Exercise instructions: Look through the material and copy each line holding "Identity".

Data block:
===============
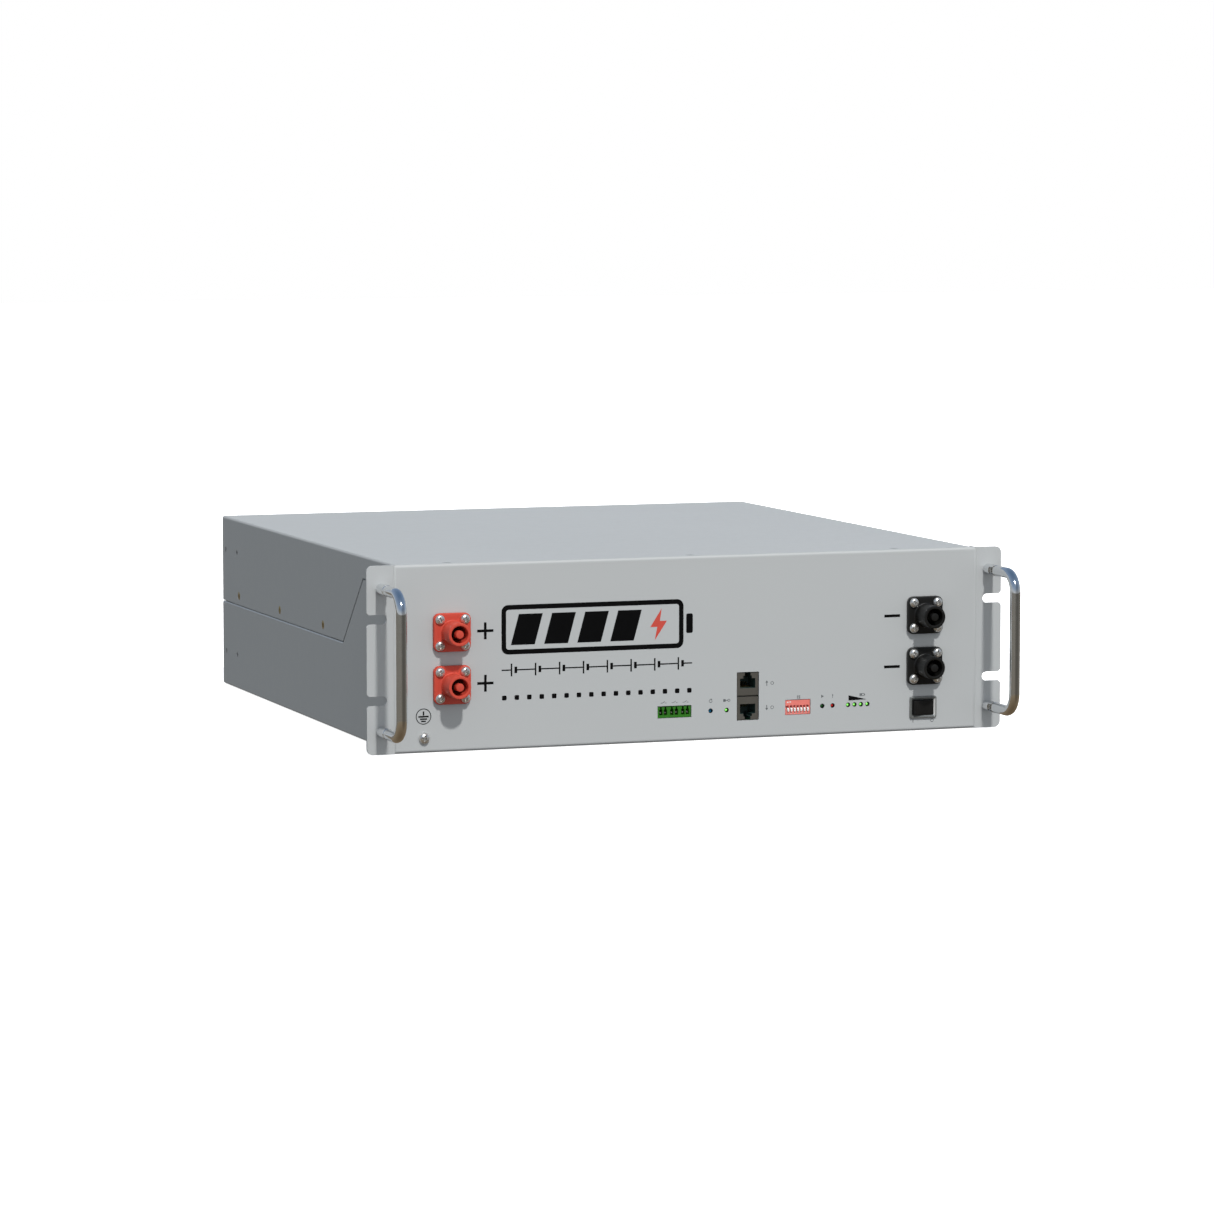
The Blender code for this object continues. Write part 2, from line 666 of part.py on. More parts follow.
def power_switch():
    x, z = SWITCH_CENTRE
    mesh = bmesh.new()
    prism(mesh, rounded_rectangle(x, z, *BEZEL, BEZEL_CORNER, 3), "Y", BEZEL_FRONT_Y, -GAP)
    body = add_part("power_switch_body", mesh, black_plastic())
    rear = bmesh.new()
    prism(rear, rectangle(x, z, BEZEL[0] - 2.2, BEZEL[1] - 2.2), "Y", -1.0, 15.0)
    weld(body, rear, "rear_body")
    well = bmesh.new()
    prism(well, rectangle(x, z, *WELL), "Y", BEZEL_FRONT_Y - 2.0, 6.0)
    cut(body, well, "well")


def power_rocker():
    """Rocker with a shallow V front and round ends about its pivot. At rest its right half is pressed in."""
    x, z = SWITCH_CENTRE
    end_reach, middle_reach, rear_reach = 3.3, 2.1, 3.0
    front_angle = math.degrees(math.asin(end_reach / ROCKER_REACH))
    rear_angle = math.degrees(math.asin(rear_reach / ROCKER_REACH))
    outline = arc(0.0, 0.0, ROCKER_REACH, rear_angle, -front_angle, 6) + [(0.0, -middle_reach)]
    outline += arc(0.0, 0.0, ROCKER_REACH, 180.0 + front_angle, 180.0 - rear_angle, 6)
    mesh = bmesh.new()
    placed = [(x + u, ROCKER_PIVOT_Y + v) for u, v in outline]
    prism(mesh, placed, "Z", z - ROCKER_HALF_HEIGHT, z + ROCKER_HALF_HEIGHT)
    rocker = add_part("power_rocker", mesh, black_plastic(), origin=(x, ROCKER_PIVOT_Y, z))
    rocker.rotation_euler.z = ROCKER_TILT


def jack_mouth(x, z, sense):
    """Outline of an eight-way modular socket, with its latch notch on the side given by sense."""
    wide, step, notch = 5.85, 3.25, 2.2
    steps = [(wide, 0.0), (wide, 7.0), (step, 7.0), (step, 9.0), (notch, 9.0), (notch, 11.4)]
    right = [(x + u, z + sense * v) for u, v in steps]
    left = [(x - u, z + sense * v) for u, v in reversed(steps)]
    return right + left


def network_jack():
    x, z = JACK_CENTRE
    width, height = JACK_OPENING[0] - 0.9, JACK_OPENING[1] - 0.9
    mesh = bmesh.new()
    prism(mesh, rectangle(x, z, width, height), "Y", 0.5, 21.0)
    jack = add_part("network_jack_block", mesh, material("jack_shell", (84, 82, 76), 0.45))
    mouths = bmesh.new()
    for sense in (-1, 1):
        prism(mouths, jack_mouth(x, z + sense * 5.7, sense), "Y", -1.0, 15.0)
    box(mouths, (x - width, x + width), (-1.0, 1.1), (z - 0.25, z + 0.25))
    cut(jack, mouths, "mouths")


def keyhole(x, z):
    """Outline of one way of the contact header: a socket with a narrower key slot above it."""
    socket, key, bottom, shoulder, top = 1.25, 0.6, z - 2.4, z + 1.8, z + 3.6
    return [(x - socket, bottom), (x + socket, bottom), (x + socket, shoulder), (x + key, shoulder),
            (x + key, top), (x - key, top), (x - key, shoulder), (x - socket, shoulder)]


def contact_header():
    x, z = HEADER_CENTRE
    mesh = bmesh.new()
    prism(mesh, rectangle(x, z, HEADER_OPENING[0] - 0.6, HEADER_OPENING[1] - 0.6), "Y", 0.7, 13.0)
    header = add_part("dry_contact_header", mesh, material("green_plastic", (58, 130, 34), 0.45))
    base = bmesh.new()
    box(base, (x - 12.0, x + 12.0), (5.0, 12.0), (BOARD_TOP_Z + GAP, z))
    weld(header, base, "base")
    ways = bmesh.new()
    for pair in (-1, 0, 1):
        for way in (-0.5, 0.5):
            prism(ways, keyhole(x + pair * HEADER_PAIR_PITCH + way * HEADER_WAY_PITCH, z), "Y", -1.0, 9.0)
    cut(header, ways, "ways")


def address_slider_places():
    x, z = DIP_CENTRE
    return [x + (i - 3) * DIP_PITCH for i in range(7)], z - 1.0


def address_switch():
    x, z = DIP_CENTRE
    mesh = bmesh.new()
    prism(mesh, rectangle(x, z, DIP_OPENING[0] - 0.6, DIP_OPENING[1] - 0.6), "Y", 0.4, 9.0)
    body = add_part("address_switch_body", mesh, material("dip_plastic", (226, 104, 92), 0.4))
    base = bmesh.new()
    box(base, (x - 9.0, x + 9.0), (4.0, 8.0), (BOARD_TOP_Z + GAP, z))
    weld(body, base, "base")
    slots = bmesh.new()
    columns, slot_z = address_slider_places()
    for column in columns:
        prism(slots, rectangle(column, slot_z, 1.7, 4.0), "Y", -1.0, 3.0)
    cut(body, slots, "slots")
    for number, column in enumerate(columns, 1):
        slider = bmesh.new()
        box(slider, (column - 0.55, column + 0.55), (-0.9, 2.6), (slot_z - 1.7, slot_z + 0.1))
        add_part(f"address_slider_{number}", slider, material("white_plastic", (226, 230, 226), 0.4),
                 origin=(column, 0.0, slot_z - 0.8))


def reset_button():
    mesh = bmesh.new()
    profile = [(0.0, 0.9), (1.05, 0.9), (1.3, 1.2), (1.3, 7.0), (0.0, 7.0)]
    lathe(mesh, profile, (RESET_X, ROW_Z), 12)
    add_part("reset_button", mesh, material("blue_plastic", (28, 110, 150), 0.4),
             origin=(RESET_X, 0.9, ROW_Z))


def add_indicator(mesh, x):
    """One round lens behind its panel hole, with the holder that stands it on the board."""
    radius, tip = 1.4, 0.2
    dome = [(radius * math.sin(math.radians(t)), tip + radius * (1 - math.cos(math.radians(t))))
            for t in (0.0, 30.0, 60.0)]
    lathe(mesh, dome + [(radius, tip + radius), (radius, 6.2), (0.0, 6.2)], (x, ROW_Z), 10)


def indicator(name, columns, look):
    mesh = bmesh.new()
    box(mesh, (columns[0] - 1.9, columns[-1] + 1.9), (5.0, 9.0), (BOARD_TOP_Z + GAP, ROW_Z + 2.0))
    part = add_part(name, mesh, look)
    lenses = bmesh.new()
    for x in columns:
        add_indicator(lenses, x)
    weld(part, lenses, "lenses")


def ground_screw():
    """Pan-head earthing screw with a crossed recess."""
    x, z = GROUND_SCREW
    mesh = bmesh.new()
    profile = [(0.0, -3.0), (1.6, -2.9), (2.9, -2.4), (3.6, -1.5), (3.8, -GAP)]
    profile += [(2.4, -GAP), (2.4, 9.0), (0.0, 9.0)]
    lathe(mesh, profile, (x, z), 14)
    screw = add_part("ground_screw", mesh, zinc())
    recess = bmesh.new()
    arm, half = 2.2, 0.5
    outline = [(-half, -arm), (half, -arm), (half, -half), (arm, -half), (arm, half), (half, half),
               (half, arm), (-half, arm), (-half, half), (-arm, half), (-arm, -half), (-half, -half)]
    prism(recess, [(x + u, z + v) for u, v in outline], "Y", -4.0, -1.6)
    cut(screw, recess, "recess")


# Boards and cells


def interface_board():
    mesh = bmesh.new()
    box(mesh, (-36.0, 148.0), (3.0, 62.0), (BOARD_TOP_Z - BOARD_THICKNESS, BOARD_TOP_Z))
    board = add_part("interface_board", mesh, board_laminate())
    extra = bmesh.new()
    low = BOARD_TOP_Z - 0.8
    box(extra, (RESET_X - 3.2, RESET_X + 3.2), (5.2, 11.0), (low, ROW_Z + 3.2))
    box(extra, (66.0, 82.0), (30.0, 46.0), (low, BOARD_TOP_Z + 2.2))
    box(extra, (-20.0, 6.0), (34.0, 52.0), (low, BOARD_TOP_Z + 12.0))
    box(extra, (104.0, 138.0), (40.0, 48.0), (low, BOARD_TOP_Z + 9.0))
    weld(board, extra, "components")
    guide = bmesh.new()
    prism(guide, circle(RESET_X, ROW_Z, 1.7, 10), "Y", 4.0, 8.6)
    cut(board, guide, "button_guide")


def bms_board():
    """Battery management board, upright behind the receptacles, with its power transistors and shunts."""
    mesh = bmesh.new()
    box(mesh, (-155.0, 155.0), (88.0, 90.0), (14.0, 120.0))
    board = add_part("bms_board", mesh, board_laminate())
    extra = bmesh.new()
    for i in range(12):
        x = -132.0 + i * 24.0
        box(extra, (x - 5.0, x + 5.0), (83.5, 89.0), (92.0, 108.0))
    for x in (-120.0, -60.0, 0.0, 60.0, 120.0):
        box(extra, (x - 14.0, x + 14.0), (80.0, 89.0), (54.0, 66.0))
    box(extra, (-148.0, 148.0), (74.0, 89.0), (20.0, 40.0))
    weld(board, extra, "components")


def cell_places():
    return [((i - 3.5) * CELL_PITCH_X, y) for y in CELL_ROWS_Y for i in range(8)]


def battery_cell(name, x, y):
    """Prismatic cell: a wrapped aluminium can with bevelled upright edges and two terminals on its lid."""
    width, length, height = CELL
    top = CELL_FLOOR_Z + height
    mesh = bmesh.new()
    prism(mesh, rounded_rectangle(x, y, width, length, 2.5, 1), "Z", CELL_FLOOR_Z, top)
    cell = add_part(name, mesh, material("cell_wrap", (38, 92, 150), 0.4))
    terminals = bmesh.new()
    for sense in (-1, 1):
        outline = circle(x, y + sense * CELL_TERMINAL_Y, TERMINAL_RADIUS, 8)
        prism(terminals, outline, "Z", top - 1.0, top + TERMINAL_HEIGHT)
    weld(cell, terminals, "terminals")


def cell_contact_board():
    """Insulating plate above the cells that carries the links from each cell to the next."""
    bottom = CELL_FLOOR_Z + CELL[2] + TERMINAL_HEIGHT + GAP
    half_x = 4 * CELL_PITCH_X
    front, back = CELL_ROWS_Y[0] - CELL[1] / 2, CELL_ROWS_Y[1] + CELL[1] / 2
    mesh = bmesh.new()
    box(mesh, (-half_x, half_x), (front, back), (bottom, bottom + 2.0))
    board = add_part("cell_contact_board", mesh, material("contact_board", (214, 208, 190), 0.5))
    links = bmesh.new()
    for row in CELL_ROWS_Y:
        for i in range(7):
            x = (i - 3) * CELL_PITCH_X
            y = row + (CELL_TERMINAL_Y if i % 2 else -CELL_TERMINAL_Y)
            box(links, (x - 34.0, x + 34.0), (y - 9.0, y + 9.0), (bottom + 1.0, bottom + 4.0))
    weld(board, links, "links")
    windows = bmesh.new()
    for x, y in cell_places():
        prism(windows, rectangle(x, y, 18.0, 18.0), "Z", bottom - 1.0, bottom + 3.0)
    cut(board, windows, "vent_windows")


def build():
    clear_scene()
    chassis_tray()
    top_cover()
    front_panel()
    for word, side in (("left", -1), ("right", 1)):
        rack_ear(f"{word}_ear", side)
        folding_handle(f"{word}_handle", side)
        for level, z in zip(("lower", "upper"), HANDLE_LEGS_Z):
            handle_post(f"{word}_{level}_handle_post", side, z)
            hinge_pin(f"{word}_{level}_hinge_pin", side, z)
    for pole, x, look in (("positive", POSITIVE_X, red_plastic()), ("negative", NEGATIVE_X, black_plastic())):
        power_receptacle(f"{pole}_upper_receptacle", x, UPPER_Z, look)
        power_receptacle(f"{pole}_lower_receptacle", x, LOWER_Z, look)
        terminal_bar(f"{pole}_terminal_bar", x)
    power_switch()
    power_rocker()
    network_jack()
    contact_header()
    address_switch()
    reset_button()
    lit_green = material("green_lens", (96, 200, 74), 0.25)
    indicator("mode_indicator", [MODE_LED_X], lit_green)
    indicator("run_indicator", [RUN_LED_X], material("dark_green_lens", (22, 72, 30), 0.25))
    indicator("alarm_indicator", [ALARM_LED_X], material("red_lens", (150, 26, 24), 0.25))
    indicator("charge_level_indicator", CHARGE_LEDS_X, lit_green)
    ground_screw()
    interface_board()
    bms_board()
    for number, (x, y) in enumerate(cell_places(), 1):
        battery_cell(f"cell_{number:02d}", x, y)
    cell_contact_board()
    first = (-3.5 * CELL_PITCH_X, CELL_ROWS_Y[0] - CELL_TERMINAL_Y)
    middle_z = (UPPER_Z + LOWER_Z) / 2
    power_cable("positive_cable", [(POSITIVE_X, 17.9, middle_z), (POSITIVE_X, 62.0, middle_z),
                                   (-176.0, 70.0, 110.0), (first[0], 105.0, 112.0)],
                material("red_cable", (170, 40, 32), 0.5))
    power_cable("negative_cable", [(NEGATIVE_X, 17.9, middle_z), (NEGATIVE_X, 50.0, middle_z),
                                   (120.0, 54.0, 60.0), (120.0, 79.4, 60.0)],
                material("black_cable", (26, 26, 26), 0.5))


build()
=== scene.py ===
"""Looks of the server rack battery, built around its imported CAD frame.

Shapes are written in panel millimetres: X across the rack, Y into the rack from the front face of the panel, and
Z up from the underside. place() turns them into the frame's metres. Where a feature sits comes from the CAD nodes.
"""

import math

import bmesh
import bpy
from mathutils import Matrix, Vector


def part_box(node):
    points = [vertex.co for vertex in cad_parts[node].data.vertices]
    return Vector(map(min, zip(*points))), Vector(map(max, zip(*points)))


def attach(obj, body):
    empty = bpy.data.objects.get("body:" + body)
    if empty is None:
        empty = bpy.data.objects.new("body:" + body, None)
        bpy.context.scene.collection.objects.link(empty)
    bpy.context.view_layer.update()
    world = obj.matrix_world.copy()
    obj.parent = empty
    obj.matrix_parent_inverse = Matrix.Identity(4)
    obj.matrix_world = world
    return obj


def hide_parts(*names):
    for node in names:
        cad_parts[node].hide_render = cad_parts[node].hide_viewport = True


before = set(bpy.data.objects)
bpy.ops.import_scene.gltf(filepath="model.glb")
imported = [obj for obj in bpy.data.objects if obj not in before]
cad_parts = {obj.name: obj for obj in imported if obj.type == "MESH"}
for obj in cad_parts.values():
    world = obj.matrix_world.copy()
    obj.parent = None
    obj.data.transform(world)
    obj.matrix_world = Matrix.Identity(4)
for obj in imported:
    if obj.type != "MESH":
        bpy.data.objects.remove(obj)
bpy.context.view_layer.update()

MM = 0.001
FRONT = Vector((0.0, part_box("front_panel")[0].y, 0.0))
GAP = 0.3
SHEET = 1.5
EAR_SHEET = 2.0
BEND = 1.1
EAR_BEND = 1.2
TIGHT = 0.05
PRINT = 0.05


def span(node):
    """Lowest and highest corner of a CAD node, in panel millimetres."""
    low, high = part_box(node)
    return (low - FRONT) / MM, (high - FRONT) / MM


def centre(node):
    low, high = span(node)
    return (low + high) / 2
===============
Answer for the task:
    obj.matrix_parent_inverse = Matrix.Identity(4)
    obj.matrix_world = Matrix.Identity(4)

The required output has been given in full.